| Task prompt |
Find the number of lines containing the string "rigid" in the data. Answer with the number by itself.

Data records:
>> BEGIN
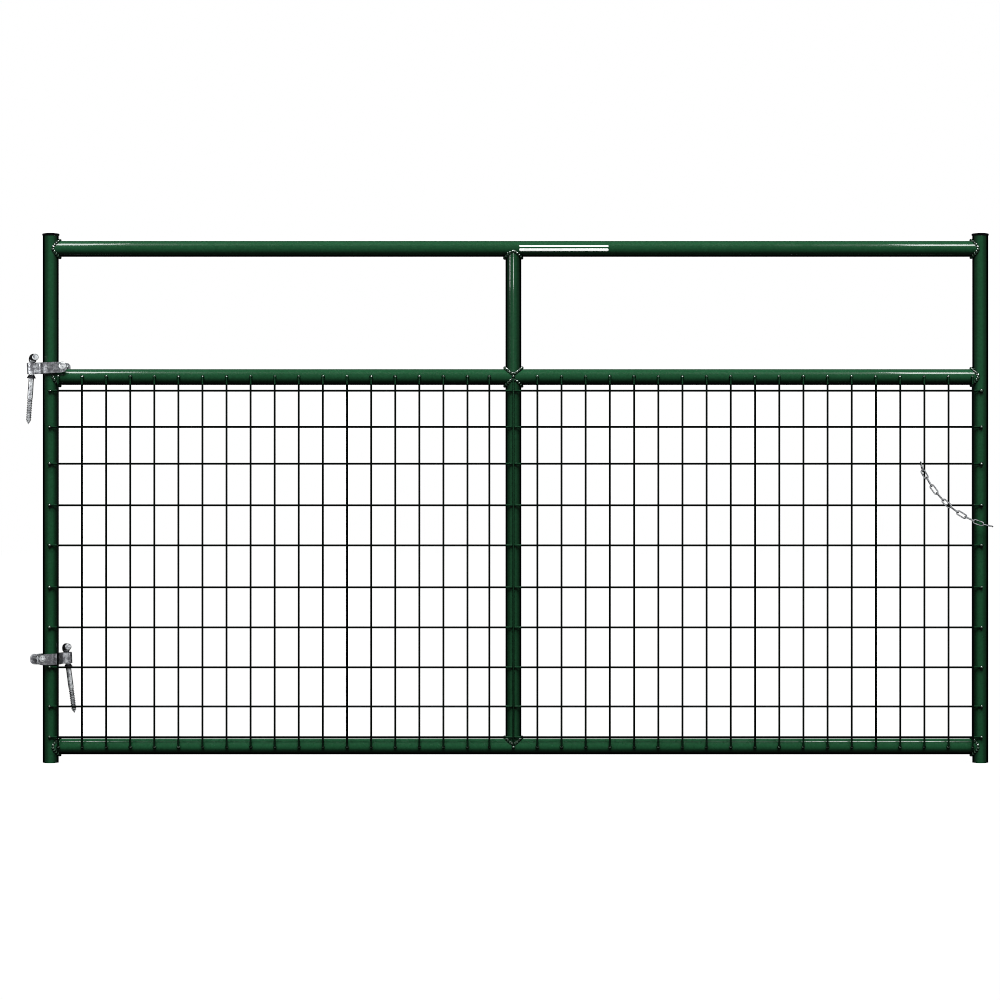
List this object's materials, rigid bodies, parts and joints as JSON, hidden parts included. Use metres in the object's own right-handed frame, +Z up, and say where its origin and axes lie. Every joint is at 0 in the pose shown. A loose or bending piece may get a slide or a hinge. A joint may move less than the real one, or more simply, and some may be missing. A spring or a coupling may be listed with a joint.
{
  "type": "livestock panel gate",
  "caption": "Round-tube livestock gate with a welded wire lower panel, strap-and-screw-hook hinges and a chain latch.",
  "frame": {"origin": "on the hinge upright's axis at the plane of its open foot", "axes": "+X from the hinge upright to the latch upright, +Z up, -Y out of the front, where the wire panel is"},
  "size_m": [2.314, 0.0894, 1.27],
  "materials": {
    "green_powder_coat": "gloss powder coat",
    "black_plastic": "satin moulded",
    "white_decal": "printed film",
    "zinc_plated_steel": "bright zinc plate",
    "dark_steel": "dark oiled",
    "bright_chain": "bright zinc plate"
  },
  "bodies": {
    "frame": {"hinge_upright": "green_powder_coat", "latch_upright": "green_powder_coat", "top_rail": "green_powder_coat", "middle_rail": "green_powder_coat", "bottom_rail": "green_powder_coat", "centre_stile_upper": "green_powder_coat", "centre_stile_lower": "green_powder_coat", "hinge_side_welds": "green_powder_coat", "latch_side_welds": "green_powder_coat", "centre_stile_welds": "green_powder_coat", "horizontal_wires": "green_powder_coat", "vertical_wires_hinge_bay": "green_powder_coat", "vertical_wires_latch_bay": "green_powder_coat", "horizontal_wire_tacks": "green_powder_coat", "vertical_wire_tacks": "green_powder_coat", "hinge_upright_cap": "black_plastic", "latch_upright_cap": "black_plastic", "top_rail_decal": "white_decal"},
    "upper_strap": {"upper_hinge_strap": "zinc_plated_steel", "upper_hinge_bolt": "zinc_plated_steel", "upper_hinge_nut": "zinc_plated_steel"},
    "upper_hook": {"upper_screw_hook": "zinc_plated_steel", "upper_hook_collar": "dark_steel"},
    "lower_strap": {"lower_hinge_strap": "zinc_plated_steel", "lower_hinge_bolt": "zinc_plated_steel", "lower_hinge_nut": "zinc_plated_steel"},
    "lower_hook": {"lower_screw_hook": "zinc_plated_steel", "lower_hook_collar": "dark_steel"},
    "chain_link_01": {"chain_link_01": "bright_chain"},
    "chain_link_02": {"chain_link_02": "bright_chain"},
    "chain_link_03": {"chain_link_03": "bright_chain"},
    "chain_link_04": {"chain_link_04": "bright_chain"},
    "chain_link_05": {"chain_link_05": "bright_chain"},
    "chain_link_06": {"chain_link_06": "bright_chain"},
    "chain_link_07": {"chain_link_07": "bright_chain"},
    "chain_link_08": {"chain_link_08": "bright_chain"},
    "chain_link_09": {"chain_link_09": "bright_chain"},
    "chain_link_10": {"chain_link_10": "bright_chain"},
    "chain_link_11": {"chain_link_11": "bright_chain"}
  },
  "joints": [
    {"name": "upper_strap_turn", "type": "hinge", "parent": "frame", "child": "upper_strap", "pos_m": [0, 0, 0.9468], "axis": [0, 0, 1], "range_deg": [-2, 8]},
    {"name": "upper_hook_turn", "type": "hinge", "parent": "upper_strap", "child": "upper_hook", "pos_m": [-0.04273, -0.00504, 0.97191], "axis": [0.0663, 0, 0.9978], "range_deg": [-239, 36]},
    {"name": "lower_strap_turn", "type": "hinge", "parent": "frame", "child": "lower_strap", "pos_m": [0, 0, 0.2486], "axis": [0, 0, 1], "range_deg": [-9, 27]},
    {"name": "lower_hook_turn", "type": "hinge", "parent": "lower_strap", "child": "lower_hook", "pos_m": [0.0321, 0.02724, 0.27649], "axis": [-0.1305, 0, 0.9914], "range_deg": [-23, 248]},
    {"name": "chain_link_01_swing", "type": "hinge", "parent": "frame", "child": "chain_link_01", "pos_m": [2.0856, -0.02147, 0.7166], "axis": [-1, 0, 0], "range_deg": [0, 45]},
    {"name": "chain_link_02_swing", "type": "hinge", "parent": "chain_link_01", "child": "chain_link_02", "pos_m": [2.08878, -0.03279, 0.69854], "axis": [0, 1, 0], "range_deg": [-30, 30]},
    {"name": "chain_link_03_swing", "type": "hinge", "parent": "chain_link_02", "child": "chain_link_03", "pos_m": [2.0968, -0.0445, 0.68134], "axis": [-0.9063, 0, -0.4226], "range_deg": [0, 30]},
    {"name": "chain_link_04_swing", "type": "hinge", "parent": "chain_link_03", "child": "chain_link_04", "pos_m": [2.10848, -0.0445, 0.66232], "axis": [0, 1, 0], "range_deg": [-30, 30]},
    {"name": "chain_link_05_swing", "type": "hinge", "parent": "chain_link_04", "child": "chain_link_05", "pos_m": [2.12169, -0.0445, 0.64436], "axis": [-0.8056, 0, -0.5925], "range_deg": [0, 30]},
    {"name": "chain_link_06_swing", "type": "hinge", "parent": "chain_link_05", "child": "chain_link_06", "pos_m": [2.13688, -0.0445, 0.628], "axis": [0, 1, 0], "range_deg": [-30, 30]},
    {"name": "chain_link_07_swing", "type": "hinge", "parent": "chain_link_06", "child": "chain_link_07", "pos_m": [2.15336, -0.0445, 0.61298], "axis": [-0.6734, 0, -0.7392], "range_deg": [0, 30]},
    {"name": "chain_link_08_swing", "type": "hinge", "parent": "chain_link_07", "child": "chain_link_08", "pos_m": [2.17147, -0.0445, 0.59993], "axis": [0, 1, 0], "range_deg": [-30, 30]},
    {"name": "chain_link_09_swing", "type": "hinge", "parent": "chain_link_08", "child": "chain_link_09", "pos_m": [2.19058, -0.0445, 0.58844], "axis": [-0.515, 0, -0.8572], "range_deg": [0, 30]},
    {"name": "chain_link_10_swing", "type": "hinge", "parent": "chain_link_09", "child": "chain_link_10", "pos_m": [2.2109, -0.0445, 0.5792], "axis": [0, 1, 0], "range_deg": [-30, 30]},
    {"name": "chain_link_11_swing", "type": "hinge", "parent": "chain_link_10", "child": "chain_link_11", "pos_m": [2.2319, -0.0445, 0.57169], "axis": [-0.3365, 0, -0.9417], "range_deg": [0, 30]}
  ]
}
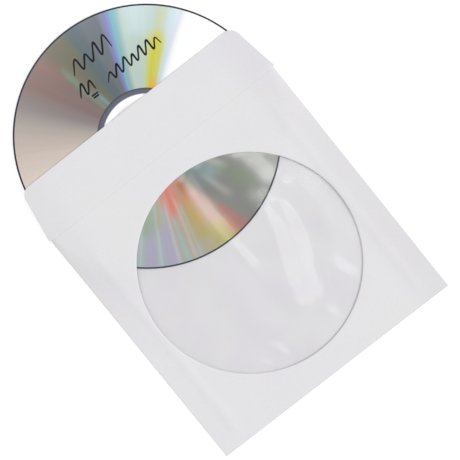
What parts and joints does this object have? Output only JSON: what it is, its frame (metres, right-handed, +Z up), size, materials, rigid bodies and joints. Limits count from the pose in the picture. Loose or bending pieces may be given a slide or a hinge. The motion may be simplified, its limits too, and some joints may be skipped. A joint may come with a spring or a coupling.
{
  "type": "cd sleeve",
  "caption": "Flat paper sleeve with a round film window and an open flap, holding a silver optical disc that stands half out of its mouth.",
  "frame": {"origin": "middle of the outline of sleeve and disc, on the surface that the sleeve lies on", "axes": "+X along the crease, +Y from the pocket towards the flap and the disc, +Z up through the window"},
  "size_m": [0.1282, 0.197, 0.0021],
  "materials": {
    "paper": "matte",
    "film": "gloss",
    "disc": "gloss"
  },
  "bodies": {
    "root": {"paper_sleeve": "paper", "window_film": "film", "disc": "disc"}
  },
  "joints": []
}
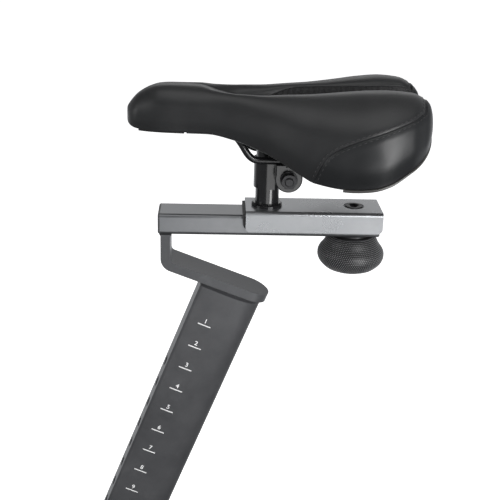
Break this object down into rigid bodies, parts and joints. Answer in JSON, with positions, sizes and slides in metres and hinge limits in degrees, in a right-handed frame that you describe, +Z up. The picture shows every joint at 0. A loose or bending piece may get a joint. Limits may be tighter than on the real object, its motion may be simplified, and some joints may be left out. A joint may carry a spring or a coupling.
{
  "type": "exercise bike saddle assembly",
  "caption": "Padded exercise bike saddle on a tilting clip, fore-and-aft slide with knob, bent neck bracket and numbered height post.",
  "frame": {"origin": "centre of the height post's lower end, on the post's axis", "axes": "+Z up, +X towards the back of the bike, +Y to the rider's right"},
  "size_m": [0.3255, 0.18, 0.5428],
  "materials": {
    "post_paint": "fine textured satin powder coat, charcoal",
    "slide_paint": "satin powder coat, dark grey",
    "slide_cap": "moulded, satin",
    "black_plastic": "moulded, matt",
    "black_steel": "black oxide, oiled",
    "gloss_black_steel": "gloss black enamel",
    "zinc_steel": "zinc plated",
    "brass": "turned",
    "knob_plastic": "moulded with fine raised dots",
    "cover_leather": "smooth synthetic leather, soft sheen",
    "panel_leather": "smooth synthetic leather with a carbon-like sheen",
    "foam": "open cell foam",
    "base_plastic": "moulded, satin",
    "stitching": "bonded polyester thread",
    "scale_print": "white screen print"
  },
  "bodies": {
    "post": {"seat_post": "post_paint", "post_end_plug": "black_plastic", "neck_bracket": "post_paint", "post_weld": "post_paint", "rail_weld": "post_paint", "slide_rail": "slide_paint", "rail_cap_front": "slide_cap", "rail_cap_back": "slide_cap"},
    "sleeve": {"slide_sleeve": "slide_paint", "slide_liner": "black_plastic", "clamp_bolt": "black_steel", "stem": "gloss_black_steel", "stem_collar": "gloss_black_steel", "stem_plug": "black_plastic"},
    "washer": {"knob_washer": "black_steel"},
    "knob": {"clamp_knob": "knob_plastic", "knob_insert": "brass"},
    "clip": {"clip_strap": "gloss_black_steel", "cross_stud": "black_steel", "tooth_disc_left": "gloss_black_steel", "tooth_disc_right": "gloss_black_steel", "cheek_washer_left": "black_steel", "cheek_washer_right": "black_steel", "stud_nut_left": "black_steel", "stud_nut_right": "black_steel"},
    "cheeks": {"cradle_left": "gloss_black_steel", "cradle_right": "gloss_black_steel", "cheek_left": "gloss_black_steel", "cheek_right": "gloss_black_steel"},
    "saddle": {"saddle_rail_left": "gloss_black_steel", "saddle_rail_right": "gloss_black_steel", "saddle_base": "base_plastic", "saddle_foam": "foam", "saddle_cover": "cover_leather", "cover_panel_left": "panel_leather", "cover_panel_right": "panel_leather", "nose_plate": "base_plastic"}
  },
  "joints": [
    {"name": "saddle_slide", "type": "slide", "parent": "post", "child": "sleeve", "axis": [1, 0, 0], "range_m": [-0.075, 0.01]},
    {"name": "knob_washer_drop", "type": "slide", "parent": "sleeve", "child": "washer", "axis": [0, 0, -1], "range_m": [0, 0.0046]},
    {"name": "knob_turn", "type": "hinge", "parent": "washer", "child": "knob", "pos_m": [0.24084, 0, 0.37302], "axis": [0, 0, -1], "range_deg": [0, 1080]},
    {"name": "saddle_turn", "type": "hinge", "parent": "sleeve", "child": "clip", "pos_m": [0.15854, 0, 0.44302], "axis": [0, 0, 1], "range_deg": [-30, 30]},
    {"name": "saddle_tilt", "type": "hinge", "parent": "clip", "child": "cheeks", "pos_m": [0.17604, 0, 0.44602], "axis": [0, 1, 0], "range_deg": [-12, 12]},
    {"name": "rail_shift", "type": "slide", "parent": "cheeks", "child": "saddle", "axis": [1, 0, 0], "range_m": [-0.012, 0.012]}
  ],
  "couplings": [
    {"joint": "knob_washer_drop", "follows": "knob_turn", "m_per_rad": 0.00023873}
  ]
}
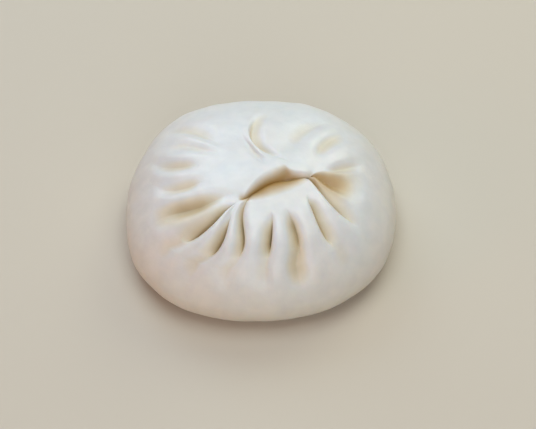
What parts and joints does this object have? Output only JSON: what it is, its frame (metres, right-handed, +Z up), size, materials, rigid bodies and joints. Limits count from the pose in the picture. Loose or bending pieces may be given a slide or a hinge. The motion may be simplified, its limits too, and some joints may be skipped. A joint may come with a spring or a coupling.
{
  "type": "steamed bun",
  "caption": "Large round steamed bun with radial dough pleats gathered into an off-centre pinched seam, flat underneath, to serve or place on a tray or in a steamer.",
  "frame": {"origin": "middle of the flat underside, on the surface that the bun stands on", "axes": "+Z up through the crown; -Y towards the side with the deep pleats, +Y towards the smooth back; +X to the right seen from the pleated side"},
  "size_m": [0.1111, 0.1101, 0.0447],
  "materials": {
    "dough": "soft steamed white dough, satin"
  },
  "bodies": {
    "root": {"bun": "dough"}
  },
  "joints": []
}
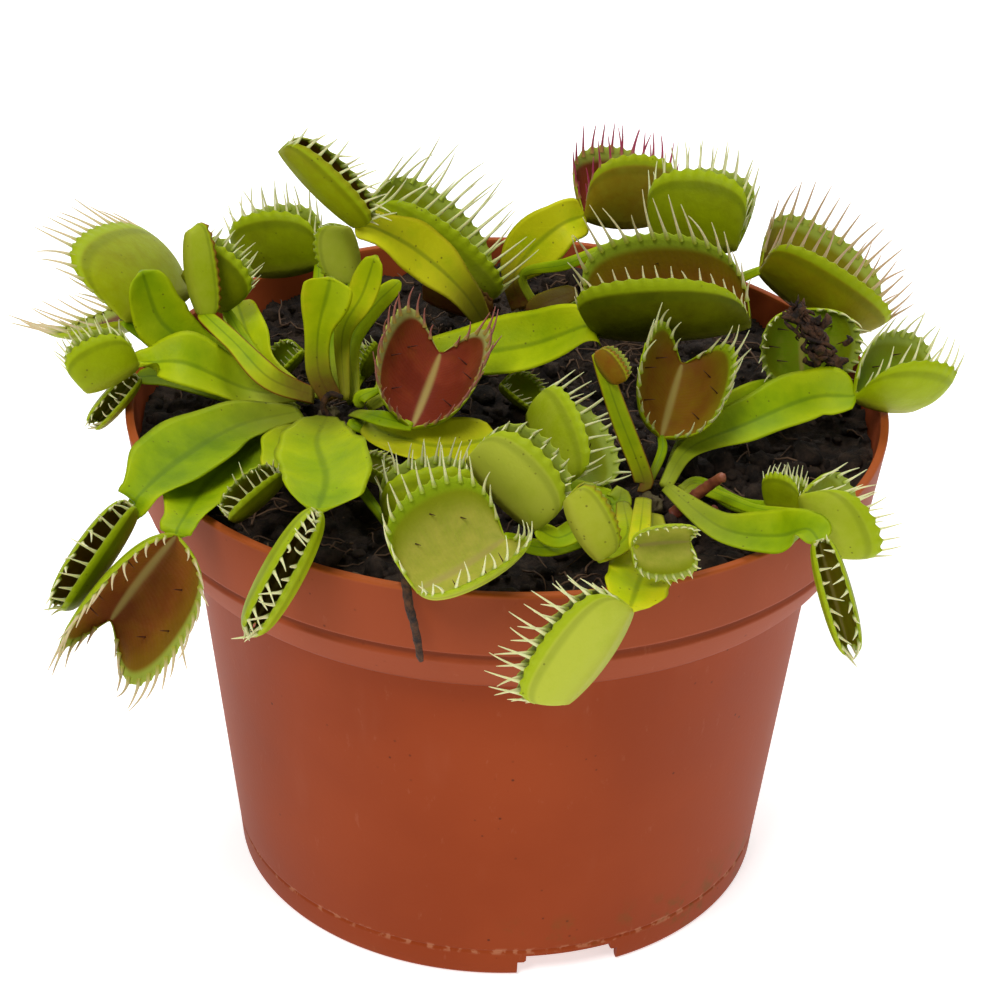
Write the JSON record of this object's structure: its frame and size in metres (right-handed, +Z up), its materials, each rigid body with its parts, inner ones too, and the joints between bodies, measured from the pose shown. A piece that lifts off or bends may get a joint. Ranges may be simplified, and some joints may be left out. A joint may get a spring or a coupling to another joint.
{
  "type": "potted venus flytrap",
  "caption": "Venus flytrap in a round tapered nursery pot: three rosettes of winged stalks and toothed two-lobed traps over dark peat.",
  "frame": {"origin": "the pot's axis at the surface it stands on", "axes": "+Z up along the pot's axis, the front that the picture shows faces -Y, and +X is its right"},
  "size_m": [0.1489, 0.1322, 0.1233],
  "materials": {
    "terracotta_plastic": "satin",
    "peat": "matte",
    "leaf_green": "satin",
    "leaf_maroon": "satin",
    "crown_tissue": "matte",
    "red_stalk": "matte",
    "dry_stalk": "matte"
  },
  "bodies": {
    "root": {"crown_back": "crown_tissue", "crown_left": "crown_tissue", "crown_right": "crown_tissue", "dead_leaf": "dry_stalk", "leaf_back_green": "leaf_green", "leaf_back_left": "leaf_green", "leaf_back_maroon_blade": "leaf_maroon", "leaf_back_maroon_bud": "leaf_maroon", "leaf_back_open": "leaf_green", "leaf_back_red": "leaf_green", "leaf_back_right": "leaf_green", "leaf_back_tall": "leaf_green", "leaf_centre_flat": "leaf_green", "leaf_centre_green": "leaf_green", "leaf_centre_largest": "leaf_green", "leaf_centre_left_pale": "leaf_green", "leaf_centre_maroon": "leaf_maroon", "leaf_centre_shaded": "leaf_green", "leaf_centre_smooth": "leaf_green", "leaf_far_left_blade": "leaf_green", "leaf_far_left_upper": "leaf_green", "leaf_far_right": "leaf_green", "leaf_front_centre": "leaf_green", "leaf_front_folded": "leaf_green", "leaf_front_hanging": "leaf_green", "leaf_front_hidden": "leaf_green", "leaf_front_left_lower": "leaf_green", "leaf_front_left_spoon": "leaf_green", "leaf_front_left_upper": "leaf_green", "leaf_front_left_yellow": "leaf_green", "leaf_front_pale": "leaf_green", "leaf_left_dark": "leaf_green", "leaf_left_narrow": "leaf_green", "leaf_left_pointed": "leaf_green", "leaf_left_ragged": "leaf_green", "leaf_left_shaded": "leaf_green", "leaf_left_wide": "leaf_green", "leaf_right_brown": "leaf_green", "leaf_right_hanging": "leaf_green", "leaf_right_low": "leaf_green", "leaf_right_middle": "leaf_green", "leaf_right_small": "leaf_green", "leaf_seedling": "leaf_green", "leaf_small_low": "leaf_green", "leaf_small_right": "leaf_green", "leaf_tiny_pale": "leaf_green", "leaf_upright_broad": "leaf_green", "leaf_upright_bud": "leaf_green", "leaf_upright_curling": "leaf_green", "leaf_upright_narrow": "leaf_green", "pot": "terracotta_plastic", "soil": "peat", "stub_hooked": "dry_stalk", "stub_red": "red_stalk", "stub_short": "red_stalk", "twig_on_rim": "dry_stalk"}
  },
  "joints": []
}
>> END
| Worked solution |
5